2004年の初回の掲載は「村上龍を歩く」から始めたいとおもいます。村上春樹の掲載を始めたときから、両村上で、村上龍を取り上げなくてはいけない、とおもっていたのですが、タイミングが遭わずに、2004年になってしまいました。今回の”村上龍取材”には全国の方々に協力して戴きました。ご協力頂いた皆様ありがとうございました。
<昭和51年上期芥川賞受賞> 村上龍が「限りなく透明に近いブルー」で芥川賞を受賞したときの衝撃を今でも覚えています。最初は、こんな小説が芥川賞かとおもったのですが、読んでいるうちに、のめり込んでいった覚えがあります。中上健次が村上龍との対談の中で、「…それで、きちんと僕はここへ出てきて批評しなくちゃいけないというのは、村上さんの小説で、これは十年前の新宿といってもいいんだけど、福生と新宿の違いみたいな形がある。僕も経験したことだけど。それを十年間のカルチャー・ラグとでも言おうか?(笑)大江・石原を第一のアプレゲールとすると、僕なんかが第二のアプレで君が第三のアプレ。(笑)村上 …………。(笑)…」、と発言しています。第三のアプレとは、”戦後の民主主義的人間の三番目のタイプで、資本主義的影響の濃いティーン・エイジャー等の若い世代”を表していると考えていいとおもいます。アプレとは、”戦後”と訳すのがピッタリです。中上健次と村上龍との対談本は、「中上健次VS.村上龍、俺たちの船は、動かぬ霧の中を、纜を解いて」、という角川の本で、途中から文庫本になり、「ジャズと爆弾」という名称に変わっています。再発行されておらず、中古市場でも数千円の高値が付いています。芥川賞に戻りますが、前年に中上健次が「岬」で芥川賞を受賞しています。下記に当時の紹介文を載せておきます。当時、第三のアプレにピッタリの小説家が出てきたという感じです。
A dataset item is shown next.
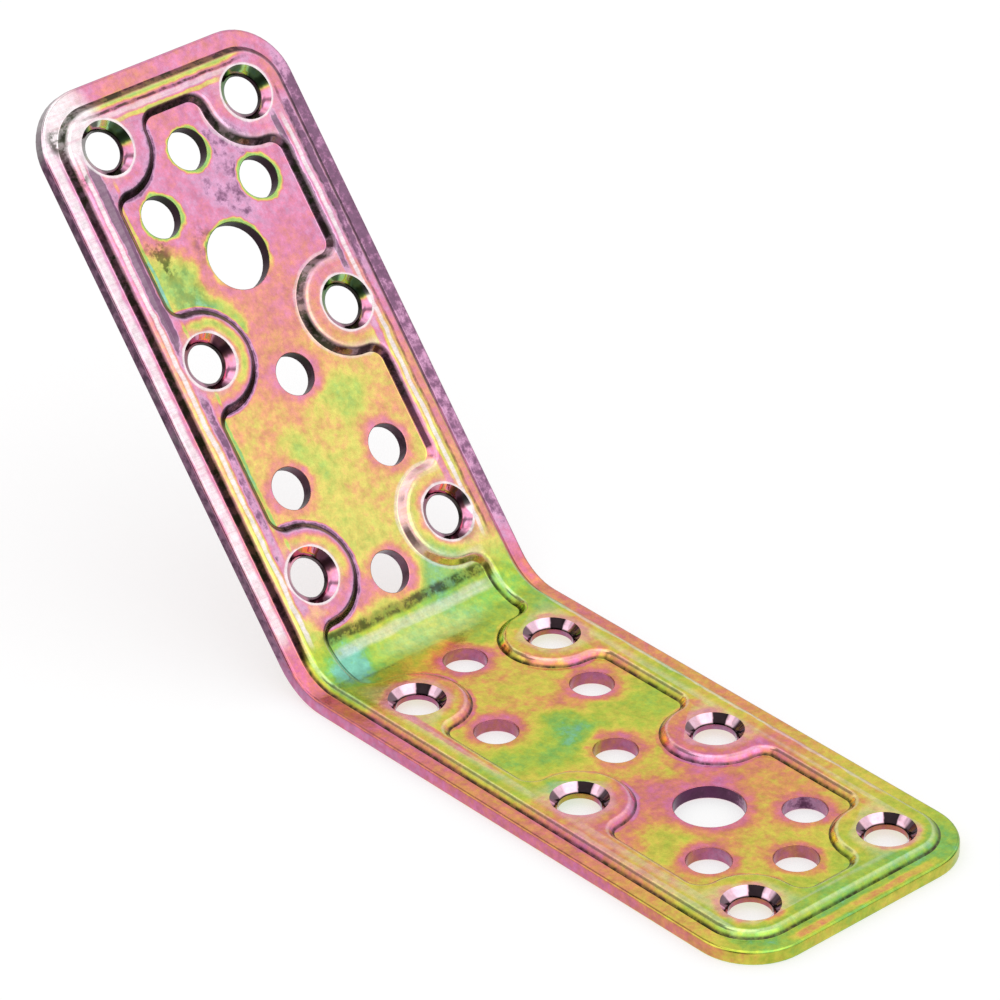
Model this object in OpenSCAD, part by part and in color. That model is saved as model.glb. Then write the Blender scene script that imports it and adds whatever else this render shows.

【村上龍】 昭和27年(1952)長崎県佐世保生れ。学校教師の長男。佐世保北高校卒業後、45年上京、横田基地近くの福生に住む。47年:武蔵野美術大学入学、現在、造形学部基礎デザイン科在学中。「限りなく透明に近いブルー」で第19回群像新人文学賞を受賞した。本名村上龍之介 (講談社「限りなく透明に近いブルー」より)
★左の写真が、村上龍の「限りなく透明に近いブルー」の初版本です。発行部数が多いので手に入りやすいです。